First of all, I'm glad you are making connections to people in your church. There's a lot of love and support there.
Keep in mind that any half-decent, orthodox, pastor is going to take a quasi-DB approach regarding calling it quits on the marriage, especially when they are fresh to the situation. It's alot like calling a DB coach for the first time. You will get the textbook approach as if the bomb were just dropped a few weeks ago. I think, perhaps you need to find a pastor ther you can relate to and tell him the WHOLE story and let him digest it. In the beginning, they will encourage you to drop your "guard" and loosen the boundaries to create bridges to your wife, possibly returning to the enabling behavior. After they've listened long enough and walked with you long enough they will probably recommend the tough love approach you are taking now. Most of my grounded friends/pastors who have walked with me this long are advocating a tough love, take no crap approach. One pastor has suggested an ultimatum followed with my filing for divorce. (Which, by the way is in Michelle's book, DR)
I can't even begin to guess the right approach regarding your wife's desire to re-connect with household activities.

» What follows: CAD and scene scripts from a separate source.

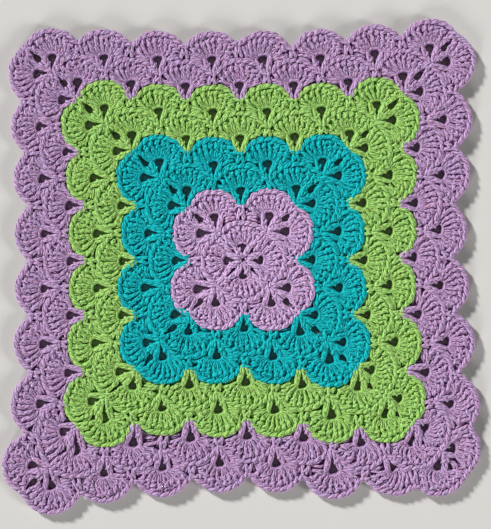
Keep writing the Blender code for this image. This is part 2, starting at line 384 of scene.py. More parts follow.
def posts(which):
    """The strands of some shells' posts, with the posts' angles, distances from the eye and middle lines."""
    some = (len(which), STITCHES, 1)
    t = np.linspace(0, 1, POST_POINTS)
    half = np.where(at_corner[which], CORNER_HALF, FAN_HALF)
    share = (np.arange(STITCHES) + 0.5) / STITCHES
    base = axis_angle[which][:, None] + half[:, :1] - half.sum(1, keepdims=True) * share
    top, reach, _ = on_rim(which, HEADS, UNDER_RIM)
    base = base[..., None] + chance.normal(0, POST_UNEVEN["base"], some)
    swing = (top[..., None] - base + math.pi) % math.tau - math.pi + chance.normal(0, POST_UNEVEN["head"], some)
    angle = base + swing * (t * t * (3 - 2 * t))
    far = FAN_START + (reach[..., None] - FAN_START + chance.normal(0, POST_UNEVEN["length"], some)) * t
    out = np.stack((np.cos(angle), np.sin(angle)), -1)
    middle = eye[which][:, None, None] + out * far[..., None]
    height = curve(t, POST_HEIGHT) + chance.normal(0, POST_UNEVEN["height"], some)
    turn = curve(t, POST_TURN) + chance.normal(0, POST_UNEVEN["turn"], some)
    batches = []
    for other in (0.0, math.pi):
        flat = middle + turned(out) * (curve(t, POST_WIDE) * np.cos(turn + other))[..., None]
        paths = raised(flat, height + curve(t, POST_DEEP) * np.sin(turn + other))
        size = curve(t, POST_THICK) * (1 + chance.normal(0, POST_UNEVEN["thick"], some))
        batches.append(sweep(paths.reshape(-1, POST_POINTS, 3), size.reshape(-1, POST_POINTS)))
    return batches, angle, far, middle


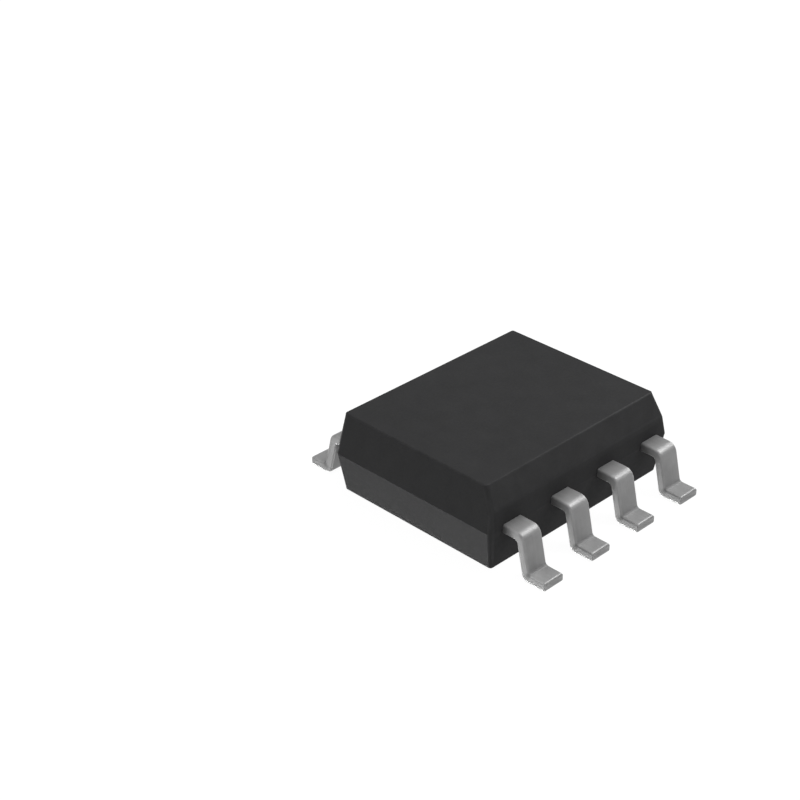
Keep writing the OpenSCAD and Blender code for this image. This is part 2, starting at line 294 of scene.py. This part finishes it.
def half_l(z):
    """Half the body's length at a height."""
    return BODY_L / 2 - max(0, z - PART_H) * tan(DRAFT_UP) - max(0, PART_H - z) * tan(DRAFT_DOWN)


def half_w(z):
    """Half the body's width at a height, without the bevel."""
    return BODY_W / 2 - abs(z - PART_H) * tan(DRAFT_SIDE)


def place(bm, name, finish, stands_for):
    """Makes a piece of a bmesh in millimetres, with evenly shaded flats."""
    mesh = bpy.data.meshes.new(name)
    bmesh.ops.recalc_face_normals(bm, faces=bm.faces)
    bmesh.ops.scale(bm, vec=(MM, MM, MM), verts=bm.verts)
    for f in bm.faces:
        f.smooth = True
    bm.to_mesh(mesh)
    bm.free()
    mesh.materials.append(finish)
    o = bpy.data.objects.new(name, mesh)
    scene.collection.objects.link(o)
    even = o.modifiers.new("even_normals", "WEIGHTED_NORMAL")
    even.mode = "FACE_AREA"
    even.weight = 100
    even.keep_sharp = True
    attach(o, "root")
    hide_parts(stands_for)


# Moulded body
BEVEL_Z = TOP_H - BEVEL_H
FLAT_EDGE_R, UPRIGHT_EDGE_R, BEVEL_HEEL_R = 0.04, 0.1, 0.45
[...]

You are compassionate and loving. Yet, in some sense, she can't be shielded from consequences.
My guess is that a major change needs to happen with your wife before she really wants to truly return to the marriage. A change of AmyC proportions. I think if you hang tough, and lovingly make her feel the consequences of her actions, if she REALLY wants to return, she'll make the necessary changes.

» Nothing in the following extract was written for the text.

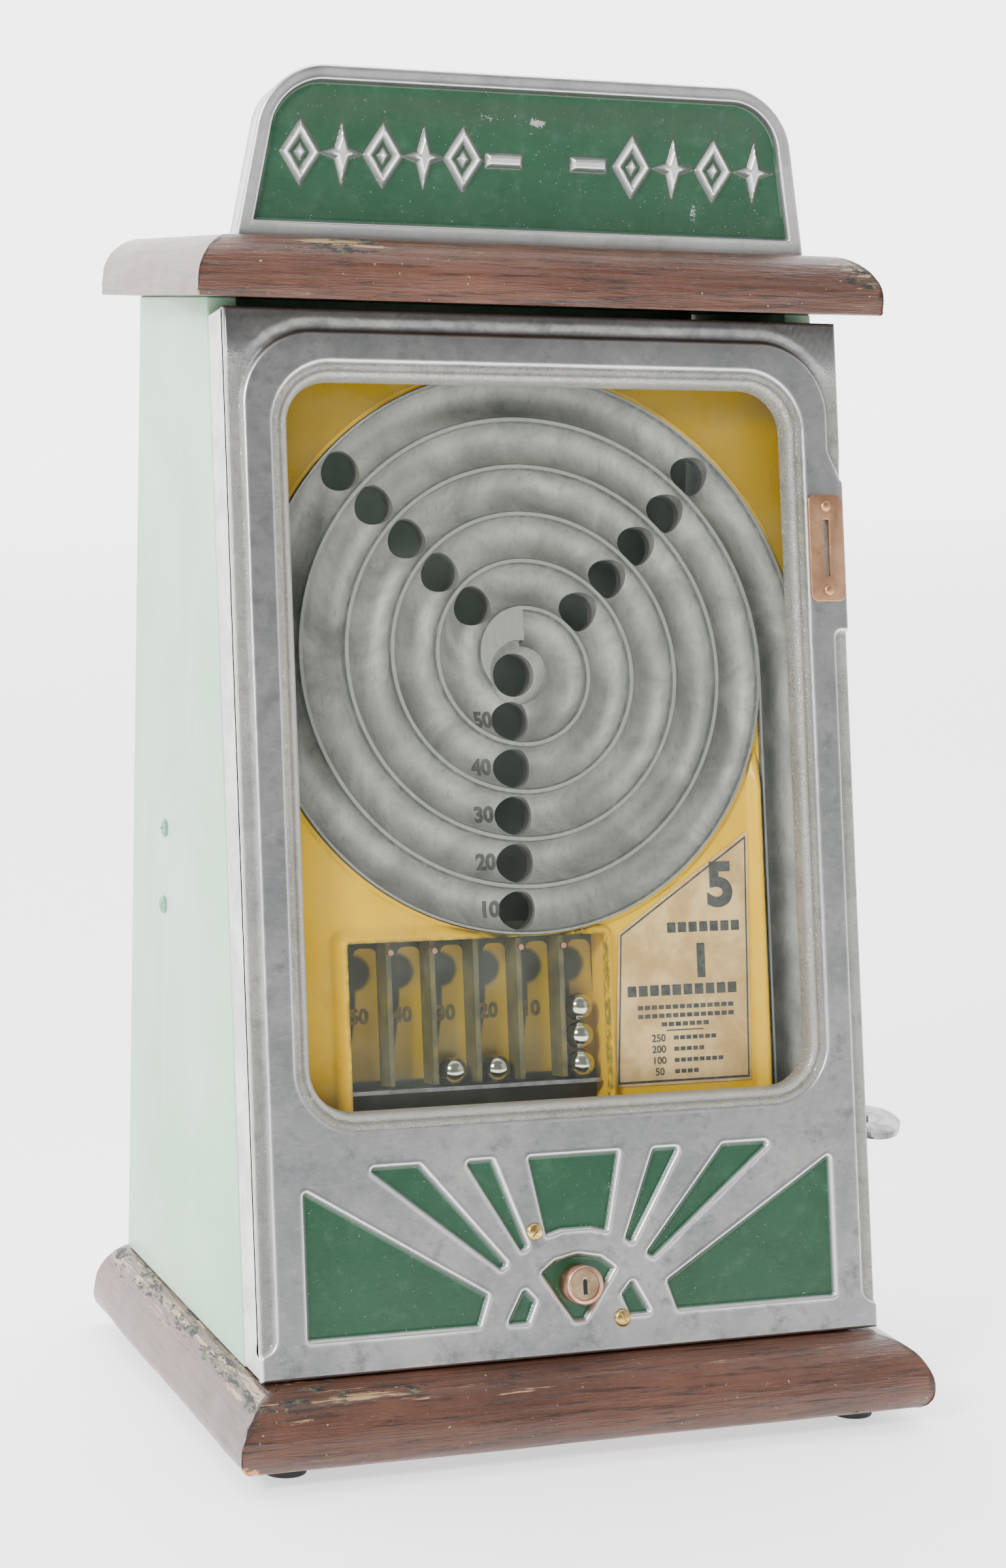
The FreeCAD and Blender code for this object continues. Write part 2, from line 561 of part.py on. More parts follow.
def make_hinges():
    """Two butt hinges at the right: a leaf and outer knuckles on the door, a leaf and knuckle on the wall."""
    door, wall, pins, heads = [], [], [], []
    fifth = "(leaf_tall / 3)"
    for z in ("hinge_low", "hinge_high"):
        low = f"({z} - leaf_tall / 2)"
        hole = rod("z", "hinge_pin + pin_gap", "leaf_tall + 2", HINGE_X, HINGE_Y, f"{low} - 1")
        leaf = box(HALF, f"{HALF} + leaf_thick", f"{HINGE_Y} - leaf_wide", f"{HINGE_Y} - 0.5",
                   low, f"{low} + leaf_tall")
        notch = box(f"{HALF} - 1", f"{HALF} + leaf_thick + 1", f"{HINGE_Y} - knuckle_radius - 0.4",
                    HINGE_Y, f"{low} + {fifth} - 0.2", f"{low} + 2 * {fifth} + 0.2")
        ends = [rod("z", "knuckle_radius", f"{fifth} - 0.3", HINGE_X, HINGE_Y, start)
                for start in (low, f"{low} + 2 * {fifth} + 0.3")]
        door.append(cut(fuse([cut(leaf, notch)] + ends), hole))
        back = box(HALF, f"{HALF} + leaf_thick", f"{HINGE_Y} + 0.5", f"{HINGE_Y} + leaf_wide",
                   low, f"{low} + leaf_tall")
        spaces = [box(f"{HALF} - 1", f"{HALF} + leaf_thick + 1", HINGE_Y,
                      f"{HINGE_Y} + knuckle_radius + 0.4", start, end)
                  for start, end in ((f"{low} - 1", f"{low} + {fifth} + 0.2"),
                                     (f"{low} + 2 * {fifth} - 0.2", f"{low} + leaf_tall + 1"))]
        middle = rod("z", "knuckle_radius", f"{fifth} - 0.6", HINGE_X, HINGE_Y, f"{low} + {fifth} + 0.3")
        bore = rod("z", "hinge_pin", "leaf_tall + 2", HINGE_X, HINGE_Y, f"{low} - 1")
        wall.append(cut(fuse([cut(back, fuse(spaces)), middle]), bore))
        pins.append(fuse([rod("z", "hinge_pin", "leaf_tall + 0.6", HINGE_X, HINGE_Y, f"{low} - 0.3"),
                          rod("z", "knuckle_radius - 0.4", "1.2", HINGE_X, HINGE_Y,
                              f"{low} + leaf_tall + 0.3")]))
        heads += [rod("x", "1.8", "0.8", f"{HALF} + leaf_thick", f"{HINGE_Y} + 9.5", f"{z} {step}")
                  for step in ("- 13", "+ 13")]
    on_slope(group(door), "hinge_leaf_door")
    on_slope(group(wall), "hinge_leaf_cabinet")
    on_slope(group(pins), "hinge_pins")
    on_slope(group(heads), "hinge_screws")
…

Do you want her to need you or want you? I think consequences are a wake up call and it makes us realize our need of the other person, and the loss we are about the incur. But the real changes tend to happen after the panicked/needy attempts to reconnect.
Our WAS wants to see real changes in us, not merely techniques and strategies. In come cases, we won't/can't change a lot, and we need to probably tell out spouses to accept us as we are or take a hike. I think far too few us really are able to GAL and become the better option. But that's another discussion, isn't it?
I think you don't want a needy, flightly, ungrounded, uncommited, unfaithful, wife, even if she makes "attempts" to ingratiate herself to you. Now you are in the position of looking for REAL change.